In some scene's there's an "insect". But it's not an insect. It has at least five body parts, whereas insects have three. It's also an ugly creature, but Ofelia takes to it immediately. A little girl adopting a foot long preying mantis? Uh. Nope. I can't see it.

The fantasy world offers its own share of horrors. People don't die there, but creatures do, and quite horrifically I might add.

Usually, Pan's tasks for Ofelia have something to do with eating. I don't know how large or skinny the director is, but there's an excessive amount of focus centering on what goes into mouths. There are definitely David Cronenberg influences in this movie.

The movie does keep you watching, if only to see what comes next.
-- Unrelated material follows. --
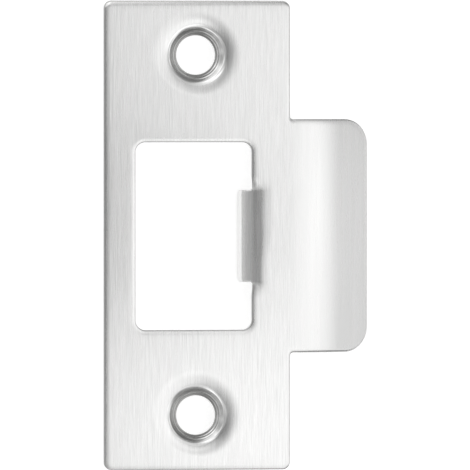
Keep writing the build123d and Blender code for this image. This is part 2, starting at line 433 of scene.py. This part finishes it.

In the end, the Captain's finale is fitting. I guess, so is Ofelia's.

My biggest gripe with the movie? It centers around religion but religion is not addressed. If you're an athiest and don't believe in an afterlife, then maybe the movie's fine. But, if you do believe in heaven like most of the people in Spain did at the time of the Civil War, then there are some issues centered around death and resurrection that kept nagging at me. I've got to leave it at that because I don't want to single out which death out of dozens is the one I'm referring to, but suffice it to say that the lack of religious symbolism caused this movie to lose points with me.

I would recommend watching it. It's dark and brooding and orginal. It's also over the top and people don't always stay in character. The scenes are imaginative, but the story tries to deal with broad, deep concepts and fails to address most of them to the point of satisfaction. One example of this is the Civil War itself. It's resolution is not given in the movie and the fates of the freedom fighters are left hanging. End result - no point is made.